A New Reality for Tech Valuations

For smaller tech companies, rate sensitivity has always been part of the game. Investors price them on distant profits, so when the “risk-free rate” rises, those future earnings become worth less today. Now the effect is moving upstream to the biggest names.

Jay Woods, chief market strategist at Freedom Capital Markets, cautions against painting the entire sector with one brush. Nvidia, for instance, remains in a strong cash position, with free cash flow surging past $48.5 billion in the latest quarter, up from $26.1 billion a year earlier.

“They still have a deep cash bench, so I don’t think it’s that big of a red flag,” Woods said about Nvidia. “It does give them flexibility.”

Even so, the broader trend is unmistakable. Tech giants are increasingly behaving like old-economy industrials — capital-intensive, reliant on both debt and equity markets, and vulnerable to swings in borrowing costs and commodity prices (especially energy for data centers).

Boockvar frames it as a fundamental evolution.

“Tech investors are learning what it’s like to be an investor in old-economy industrial businesses that are capital intensive. Free cash flow is volatile and access to both debt and equity markets are crucial in order to finance it all,” he said.

Issuing debt can be strategic, preserving liquidity for acquisitions or providing flexibility for long-term projects, but it also introduces new risks if rates keep climbing or credit conditions tighten.

What This Means for Markets and the AI Race

The implications extend beyond individual companies. As mega-cap tech becomes more rate-sensitive, the sector’s role as a market leader could introduce new volatility. Investors who once viewed big tech as a defensive growth haven may need to reassess in an environment where Fed decisions carry heavier weight.

This dynamic also raises questions about the sustainability of the AI buildout. If higher rates meaningfully increase financing costs, some projects could be delayed or scaled back, potentially slowing the pace of AI advancement. At the same time, the race for dominance may force companies to accept higher borrowing costs rather than cede ground to rivals.

Warsh’s signals this week, leaving the door open to hikes amid sticky inflation, served as an early test of this new reality. Tech stocks sold off, yields rose, and the message was that the days of big tech being largely insulated from monetary policy are over.

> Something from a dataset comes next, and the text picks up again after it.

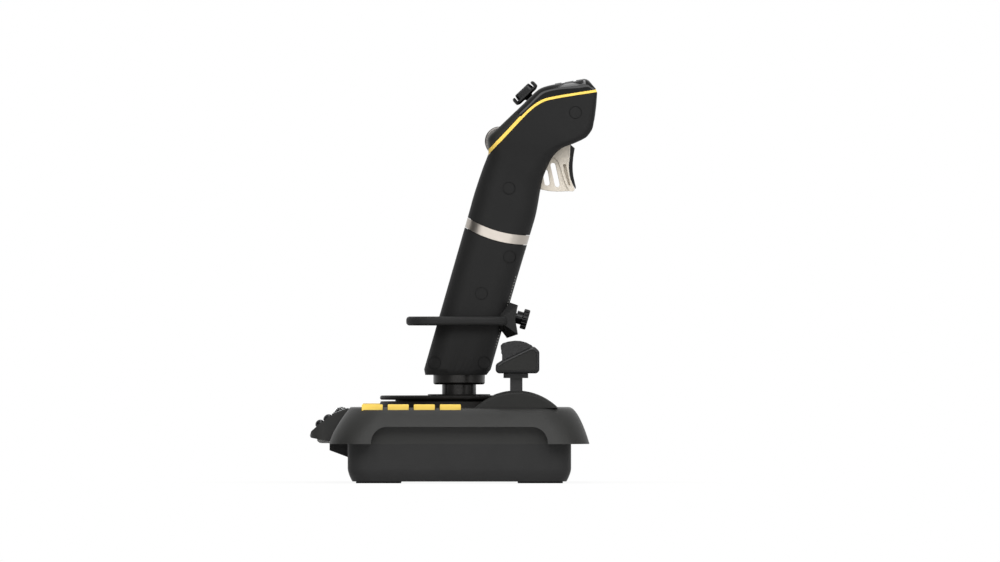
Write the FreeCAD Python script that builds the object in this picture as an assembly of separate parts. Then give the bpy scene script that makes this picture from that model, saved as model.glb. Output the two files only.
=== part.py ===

For an industry that has driven much of the market’s gains in recent years, this transition marks a new chapter. The AI boom is real, but its capital intensity is forcing even the largest players to confront economic fundamentals they could once largely ignore. As Peter Boockvar noted, tech investors now have an entirely new reason to pay close attention to the Federal Reserve — and that attention is unlikely to fade anytime soon.